Directive
Restate word for word the lines beginning at the one that contains "return cut_sheet(outline, top_frame_z, white_sheet)" and ending at the one that contains "obj.matrix_parent_inverse = Matrix.Identity(4)"; include both and nothing else.

Source excerpt
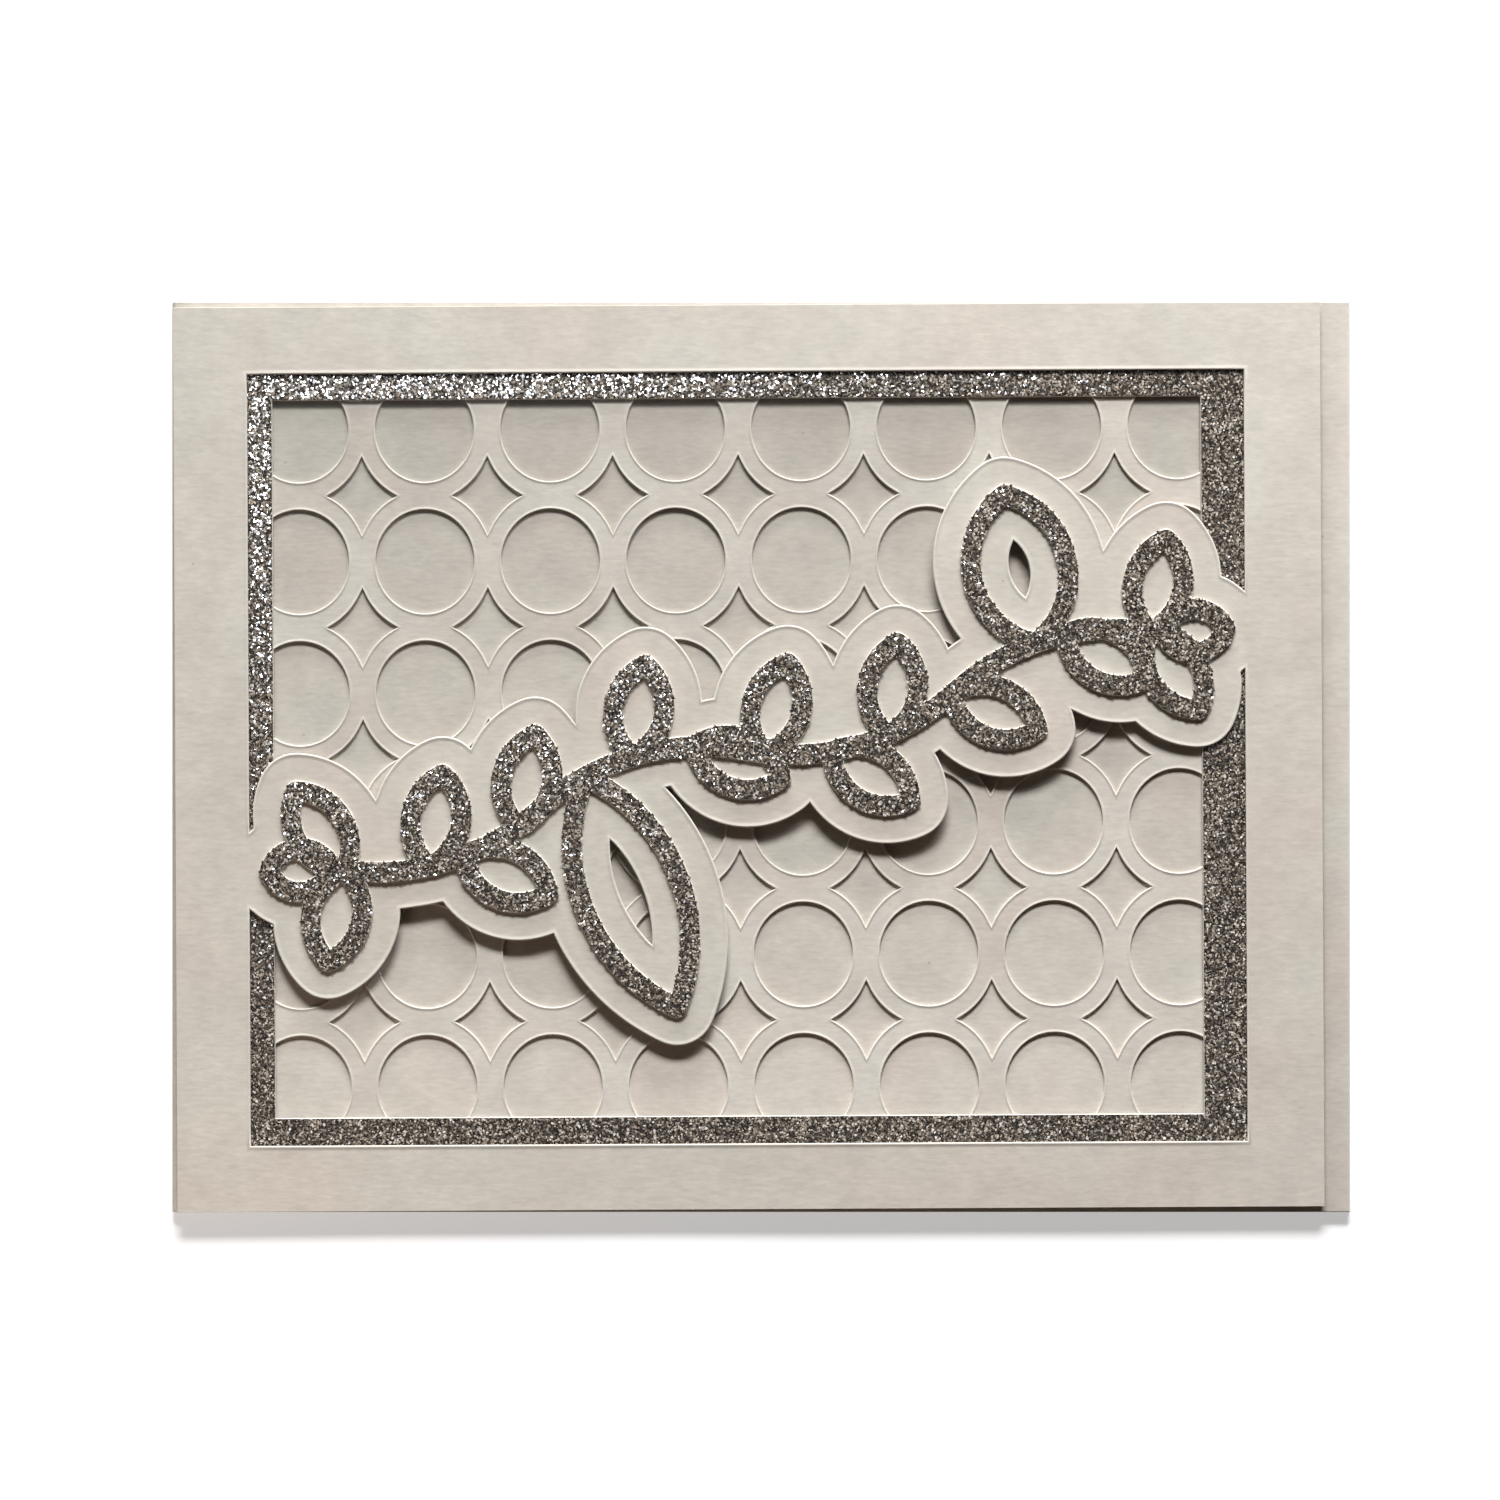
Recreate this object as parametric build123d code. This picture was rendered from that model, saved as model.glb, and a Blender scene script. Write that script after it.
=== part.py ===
"""Layered greeting card: a folded card with four die-cut sheets glued on its front.

The card lies on its back. +X runs to the right and +Y up the front as it is read, +Z is out
of the front. The origin is the middle of the underside. Lengths are in millimetres.
"""

from build123d import *
from math import cos, radians
import os

# the folded card: one sheet, fold at the left
card_width = 139.7
card_height = 107.95
card_sheet = 0.33
fold_gap = 0.36

# the sheets glued on it a little askew, and what they leave bare
panel_left_gap = 0.41
panel_right_gap = 3.32
panel_end_gap = 0.375
panel_lean = 0.3
white_sheet = 0.33
glitter_sheet = 0.36
hidden_inset = 0.3

# window of the top frame, as the borders left round it
border_left = 8.75
border_right = 9.1
border_top = 7.95
border_bottom = 7.8

# glitter rim that shows inside that window
rim_left = 2.96
rim_right = 5.14
rim_top = 3.15
rim_bottom = 3.28

# ring lattice
ring_columns = 8
ring_rows = 6
ring_pitch_x = 14.88
ring_pitch_y = 15.6
ring_outer_width = 16.01
ring_outer_height = 17.09
ring_hole_width = 11.67
ring_hole_height = 12.33
ring_sides = 26
lattice_shift = 0.18

# leafy flourish of glitter strokes, and the white margin that the band leaves round it
stroke_width = 2.5
band_margin = 3.25
flourish_rise = 15.5
flourish_lift = 0.88
stem_end_gap = 10.1
stem_waves = 4
stem_sagitta = 3.0
leaf_length = 11.0
leaf_width = 6.0
end_leaf_length = 7.4
end_leaf_width = 5.2
hanging_leaf_length = 29.5
hanging_leaf_width = 11.8
tall_leaf_length = 18.0
tall_leaf_width = 11.4

# where each leaf grows, as a share of the stem's length, and the angle that it grows at
upper_leaf_shares = [0.015, 0.11, 0.22, 0.37, 0.52, 0.66, 0.985]
upper_leaf_angles = [106, 66, 64, 66, 60, 68, 64]
lower_leaf_shares = [0.015, 0.15, 0.44, 0.595, 0.745, 0.89, 0.985]
lower_leaf_angles = [-116, -40, -36, -48, -38, -44, -74]
end_leaf_shares = [0, 1]
end_leaf_angles = [168, -12]
hanging_leaf_share = 0.3125
hanging_leaf_angle = -84
tall_leaf_share = 0.855
tall_leaf_angle = 86

# heights of the layers, each lying on the one below
card_thickness = 2 * card_sheet + fold_gap
lattice_z = card_thickness
glitter_frame_z = lattice_z + white_sheet
top_frame_z = glitter_frame_z + glitter_sheet
flourish_z = top_frame_z + white_sheet

# sizes and places that follow from those above
panel_width = card_width - panel_left_gap - panel_right_gap
panel_height = card_height - 2 * panel_end_gap
panel_x = (panel_left_gap - panel_right_gap) / 2
window_width = panel_width - border_left - border_right
window_height = panel_height - border_top - border_bottom
window_x = panel_x + (border_left - border_right) / 2
window_y = (border_bottom - border_top) / 2
opening_width = window_width - rim_left - rim_right
opening_height = window_height - rim_top - rim_bottom
opening_x = window_x + (rim_left - rim_right) / 2
opening_y = window_y + (rim_bottom - rim_top) / 2
stem_length = window_width / cos(radians(flourish_rise)) - 2 * stem_end_gap
lean = Rot(0, 0, panel_lean)


def cut_sheet(outline, z, thickness):
    """A flat sheet with this outline, leaning as the glued sheets do, its back at height z."""
    return Pos(0, 0, z) * lean * extrude(outline, thickness)


def card_base():
    """The card itself: back panel, round fold at the left and front panel in one sheet."""
    outer_radius = card_thickness / 2
    inner_radius = fold_gap / 2
    fold_x = -card_width / 2 + outer_radius
    panel_length = card_width - outer_radius
    fold = Pos(fold_x, outer_radius) * (Circle(outer_radius) - Circle(inner_radius))
    fold -= Pos(fold_x, outer_radius) * Rectangle(card_width, card_width, align=(Align.MIN, Align.CENTER))
    corner = (Align.MIN, Align.MIN)
    back = Pos(fold_x, 0) * Rectangle(panel_length, card_sheet, align=corner)
    front = Pos(fold_x, card_sheet + fold_gap) * Rectangle(panel_length, card_sheet, align=corner)
    profile = fold + back + front
    return extrude(Plane.XZ * profile, card_height / 2, both=True)


def oval(width, height):
    """An ellipse as short sides, which stay within 0.07 mm of its curve."""
    rim = Ellipse(width / 2, height / 2).edge()
    return Polygon(*[rim @ (side / ring_sides) for side in range(ring_sides)], align=None)


def lattice_diamond():
    """The hole that four neighbouring rings leave between them."""
    corners = GridLocations(ring_pitch_x, ring_pitch_y, 2, 2)
    return Rectangle(ring_pitch_x, ring_pitch_y) - corners * oval(ring_outer_width, ring_outer_height)


def ring_lattice():
    """The sheet of overlapping rings, plain towards its edges, where the frames cover it."""
    middle = Pos(opening_x + lattice_shift, opening_y)
    rings = GridLocations(ring_pitch_x, ring_pitch_y, ring_columns, ring_rows)
    gaps = GridLocations(ring_pitch_x, ring_pitch_y, ring_columns - 1, ring_rows - 1)
    outline = Pos(panel_x, 0) * Rectangle(panel_width - 2 * hidden_inset, panel_height - 2 * hidden_inset)
    outline -= middle * rings * oval(ring_hole_width, ring_hole_height)
    outline -= middle * gaps * lattice_diamond()
    return cut_sheet(outline, lattice_z, white_sheet)


def glitter_frame():
    """The glitter mat between the lattice and the top frame."""
    outline = Pos(panel_x, 0) * Rectangle(panel_width - 2 * hidden_inset, panel_height - 2 * hidden_inset)
    outline -= Pos(opening_x, opening_y) * Rectangle(opening_width, opening_height)
    return cut_sheet(outline, glitter_frame_z, glitter_sheet)


def stem_arcs():
    """Centre lines of the wavy stem, left to right, along the X axis."""
    step = stem_length / stem_waves
    arcs = []
    for wave in range(stem_waves):
        start = -stem_length / 2 + wave * step
        bulge = stem_sagitta if wave % 2 else -stem_sagitta
        arcs.append(SagittaArc((start, 0), (start + step, 0), bulge))
    return arcs


def leaf_arcs(base, angle, length, width):
    """Centre lines of one leaf outline: two arcs from its base on the stem that meet at the tip."""
    tip = base + Vector(length, 0).rotate(Axis.Z, angle)
    return [SagittaArc(base, tip, width / 2), SagittaArc(base, tip, -width / 2)]


def flourish_arcs():
    """Centre lines of the stem and all its leaves."""
    arcs = stem_arcs()
    stem = Wire(arcs)
    for share, angle in zip(upper_leaf_shares + lower_leaf_shares, upper_leaf_angles + lower_leaf_angles):
        arcs += leaf_arcs(stem @ share, angle, leaf_length, leaf_width)
    for share, angle in zip(end_leaf_shares, end_leaf_angles):
        arcs += leaf_arcs(stem @ share, angle, end_leaf_length, end_leaf_width)
    arcs += leaf_arcs(stem @ hanging_leaf_share, hanging_leaf_angle, hanging_leaf_length, hanging_leaf_width)
    arcs += leaf_arcs(stem @ tall_leaf_share, tall_leaf_angle, tall_leaf_length, tall_leaf_width)
    return arcs


def flourish(width):
    """All strokes of the flourish drawn this wide, in their place in the window."""
    drawn = Sketch() + [SlotArc(arc, width) for arc in flourish_arcs()]
    return Pos(window_x, window_y + flourish_lift) * Rot(0, 0, flourish_rise) * drawn


def top_frame():
    """The white frame and the band across its window, cut from one sheet."""
    outline = Pos(panel_x, 0) * Rectangle(panel_width, panel_height)
    outline -= Pos(window_x, window_y) * Rectangle(window_width, window_height)
    outline += flourish(stroke_width + 2 * band_margin)
    return cut_sheet(outline, top_frame_z, white_sheet)


def glitter_flourish():
    """The glitter strokes on the band."""
    return cut_sheet(flourish(stroke_width), flourish_z, glitter_sheet)


os.makedirs("parts", exist_ok=True)
export_step(card_base(), "parts/card_base.step")
export_step(ring_lattice(), "parts/ring_lattice.step")
export_step(glitter_frame(), "parts/glitter_frame.step")
export_step(top_frame(), "parts/top_frame.step")
export_step(glitter_flourish(), "parts/glitter_flourish.step")
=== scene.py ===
from math import ceil, cos, pi, radians, sin

import bpy
import numpy as np
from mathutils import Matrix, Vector, geometry, kdtree


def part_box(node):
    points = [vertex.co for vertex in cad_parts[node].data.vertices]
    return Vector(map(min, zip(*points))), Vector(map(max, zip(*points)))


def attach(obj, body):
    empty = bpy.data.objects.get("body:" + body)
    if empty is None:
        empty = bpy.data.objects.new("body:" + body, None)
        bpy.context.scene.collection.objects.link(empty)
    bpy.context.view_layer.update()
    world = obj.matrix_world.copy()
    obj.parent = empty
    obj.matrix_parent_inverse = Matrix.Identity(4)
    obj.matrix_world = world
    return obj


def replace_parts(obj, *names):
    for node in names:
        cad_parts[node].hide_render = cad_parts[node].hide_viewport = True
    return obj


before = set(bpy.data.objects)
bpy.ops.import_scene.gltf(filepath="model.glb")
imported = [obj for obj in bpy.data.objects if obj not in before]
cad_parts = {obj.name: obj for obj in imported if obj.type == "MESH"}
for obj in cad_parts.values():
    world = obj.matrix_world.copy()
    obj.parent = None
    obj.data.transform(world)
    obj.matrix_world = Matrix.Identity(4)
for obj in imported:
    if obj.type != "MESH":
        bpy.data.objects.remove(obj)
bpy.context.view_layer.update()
scene = bpy.context.scene


# The folded card. One sheet of heavy white card stock, scored and folded once at the left. Its
# front panel, which carries every cut sheet, ripples by what the fold leaves under it, and sags
# where no mat stiffens it. Sizes are in millimetres, and meshes are written in metres.
MM = 0.001
stock = 0.33
card_width = 139.7
card_height = 107.95
fold_inner_radius = 0.18
cut_rounding = 0.05
sharp_angle = radians(50)
white_edge_width = 0.25
end_rim_width = 0.12
first_spacing = 2
panel_columns = 60
fold_columns = 18
panel_rows = 48

# how the front panel hangs, which is a guess, and the opening of the mat, inside which it sags
ripple_depth = 0.17
mean_share = 0.5
swell_share = 0.28
wave_share = 0.2
fold_reach = 14.0
opening_size = (110.02, 85.02)
opening_middle = (-2.72, -0.01)
sag_depth = 0.19
sag_reach = 14.0

# the paper's colours, its marks by the metre, and the height of its relief
white = (0.645, 0.610, 0.545)
white_pinkish = (0.645, 0.580, 0.518)
# the colour of cut edges: on the white sheets partly the cut fibres' own lighter white and partly a painted
# highlight, on the glitter card its white core
cut_white_and_highlight = (0.74, 0.71, 0.65)
fibres_per_metre = (700, 2400, 2400)
fibre_contrast = 0.36
tooth_per_metre = 900
tooth_share = 0.5
mottle_per_metre = 260
mottle_contrast = 0.24
blotches_per_metre = 48
blotch_range = (0.35, 0.65)
specks_per_metre = 30
speck_radii = (0.003, 0.006)
speck_tone = 0.75
paper_relief = 0.012
paper_roughness = 0.85
paper_gloss = 0.03

# painted light and shade on the front panel, fitted to one picture of the card: what made it so, such as
# glue, hands or light, isn't known. The painted area is painted lighter at its bottom and darker towards
# its top, as painted shade. The levels along the bare strip at the right paint the shadow that the glued
# sheets cast on it, and the last of them paints shade along the fold. The bare margin beside the cut edge
# is painted lighter towards the top and darker towards the bottom. The painted area has these levels at its
# bottom and its top, and there are levels for these distances from the cut edge at the right, and for the
# bare margin beside it
front_panel_height = 0.6
painted_shade_area = ((-60.5, 55.5), (-47.5, 47.5))
painted_shade_levels = (1.08, 0.77)
side_shade_places = [0, 2, 3.4, 8, 10, 138.6, 139.0]
side_shade_levels = [1, 0.90, 0.81, 0.81, 1, 1, 0.86]
bare_margin = 4
margin_painted_light = 1.036
margin_painted_light_per_mm = 0.0012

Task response
    return cut_sheet(outline, top_frame_z, white_sheet)


def glitter_flourish():
    """The glitter strokes on the band."""
    return cut_sheet(flourish(stroke_width), flourish_z, glitter_sheet)


os.makedirs("parts", exist_ok=True)
export_step(card_base(), "parts/card_base.step")
export_step(ring_lattice(), "parts/ring_lattice.step")
export_step(glitter_frame(), "parts/glitter_frame.step")
export_step(top_frame(), "parts/top_frame.step")
export_step(glitter_flourish(), "parts/glitter_flourish.step")
=== scene.py ===
from math import ceil, cos, pi, radians, sin

import bpy
import numpy as np
from mathutils import Matrix, Vector, geometry, kdtree


def part_box(node):
    points = [vertex.co for vertex in cad_parts[node].data.vertices]
    return Vector(map(min, zip(*points))), Vector(map(max, zip(*points)))


def attach(obj, body):
    empty = bpy.data.objects.get("body:" + body)
    if empty is None:
        empty = bpy.data.objects.new("body:" + body, None)
        bpy.context.scene.collection.objects.link(empty)
    bpy.context.view_layer.update()
    world = obj.matrix_world.copy()
    obj.parent = empty
    obj.matrix_parent_inverse = Matrix.Identity(4)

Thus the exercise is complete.